Get-out-the-vote campaign is the biggest investment in African American, Hispanic voters in AFL-CIO history

A voter enters the polling station at the Jefferson County Courthouse in Birmingham, Ala., on Tuesday, Dec. 12, 2017, to vote in the special election to fill Jeff Sessions’ seat in the U.S. Senate. In the foreground is a historical marker noting a 1963 civil rights march to the courthouse to register African-American women as voters. (Bill Clark/CQ Roll Call)
A voter enters the polling station at the Jefferson County Courthouse in Birmingham, Ala., on Tuesday, Dec. 12, 2017, to vote in the special election to fill Jeff Sessions’ seat in the U.S. Senate. In the foreground is a historical marker noting a 1963 civil rights march to the courthouse to register African-American women as voters. (Bill Clark/CQ Roll Call)

The AFL-CIO federation of labor unions launched a massive get-out-the-vote campaign targeting minority voters this week, making it the latest group to increase its investment in non-white communities in the lead-up to the 2018 midterms. 

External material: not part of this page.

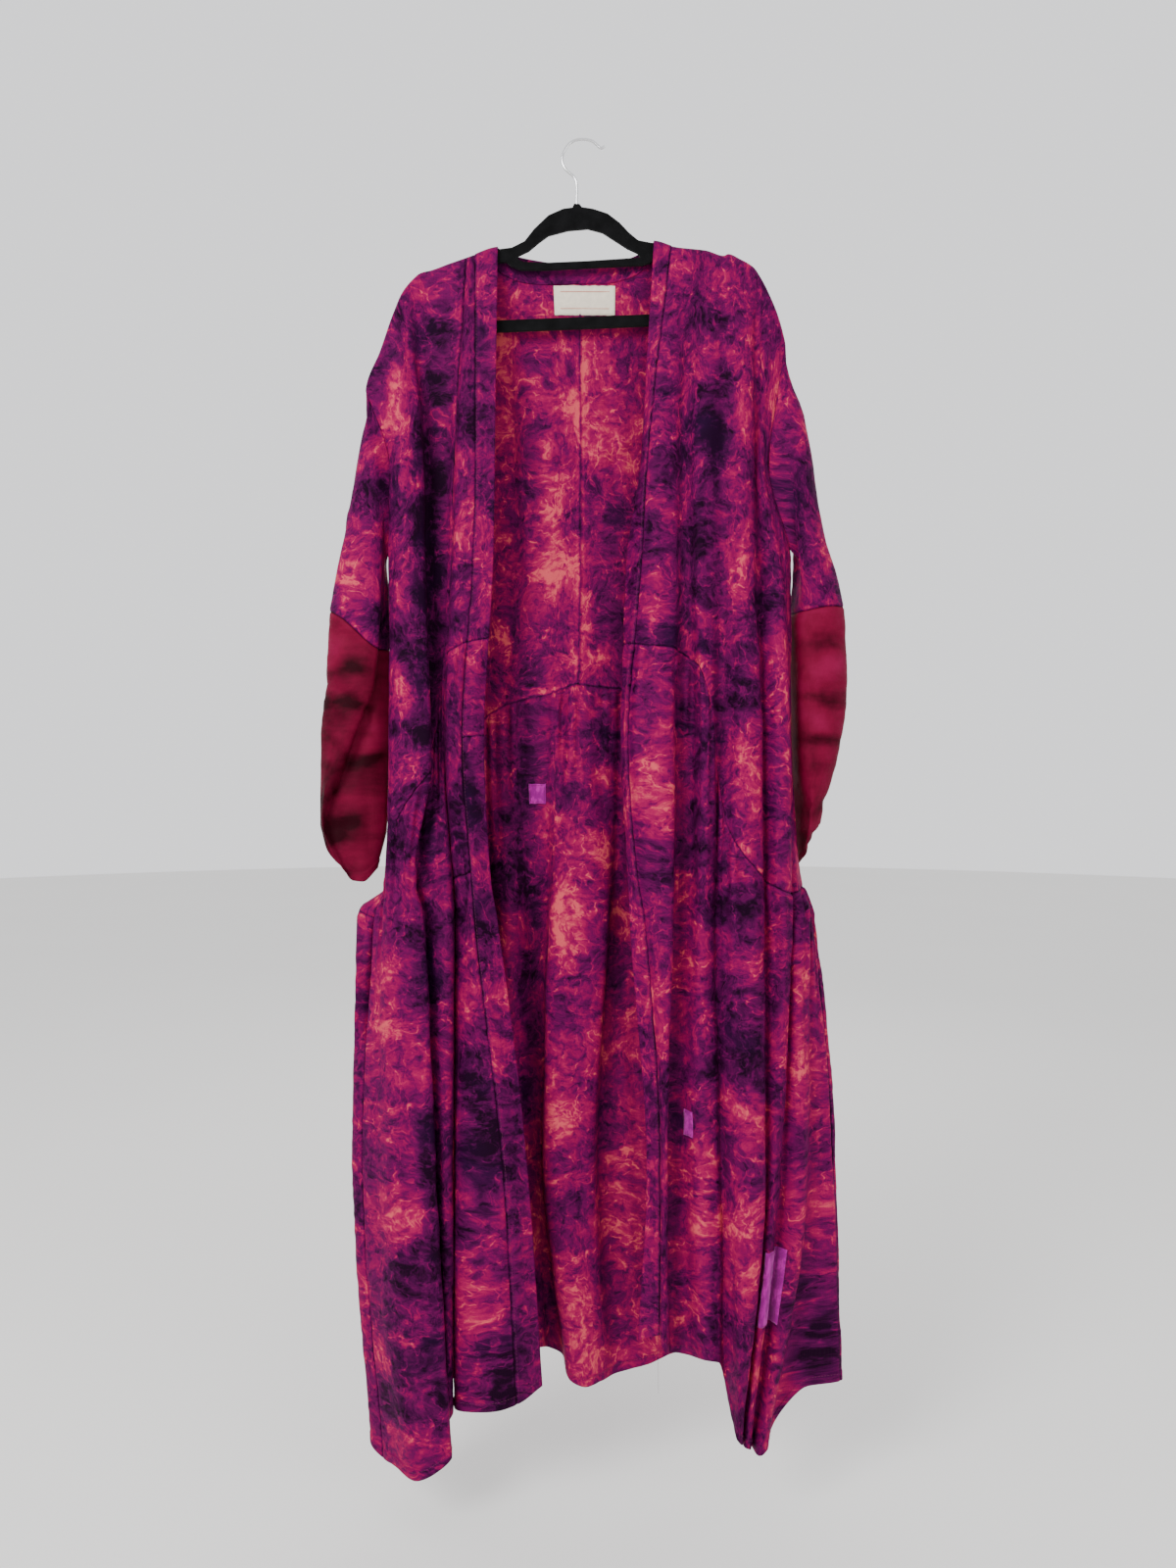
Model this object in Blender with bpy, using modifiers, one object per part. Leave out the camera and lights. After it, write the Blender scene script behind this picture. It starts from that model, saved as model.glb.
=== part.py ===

The $600,000 in radio advertisements on African-American and Spanish-language programs represents the biggest media investment in minority communities in AFL-CIO history, representatives said. 

“It’s no secret that communities of color have often been taken for granted,” said Julie Greene, AFL-CIO political electoral and issue mobilization director. But a series of recent political upsets have demonstrated the power minority voters can have when they show up en masse, she said.

“We are making big wins in places where we’re not supposed to be making them because people of color have been turning out,” she said.

Greene pointed to Sen. Doug Jones’ victory in the 2017 Alabama special election, in which black voters made up 29 percent of the electorate. Likewise, Democratic governors Phil Murphy in New Jersey and Ralph Northam in Virginia won in 2017 with strong turnout from Black and Hispanic voters. Minority voters typically favor Democrats.

The AFL-CIO ads will run in 26 markets considered battlegrounds, including so-called Rust Belt regions in Ohio, Pennsylvania and Michigan that helped clinch President Trump’s 2016 victory. 

The ads, broadcast in English and Spanish, do not mention specific candidates. Rather, an announcer invites listeners to check out labor-endorsed candidates on the AFL-CIO website.

“Vote for good jobs and a secure retirement,” the text reads. “Vote for affordable, quality healthcare. Vote for dignity, equality and opportunity.”

The campaign will run through election day, Greene said.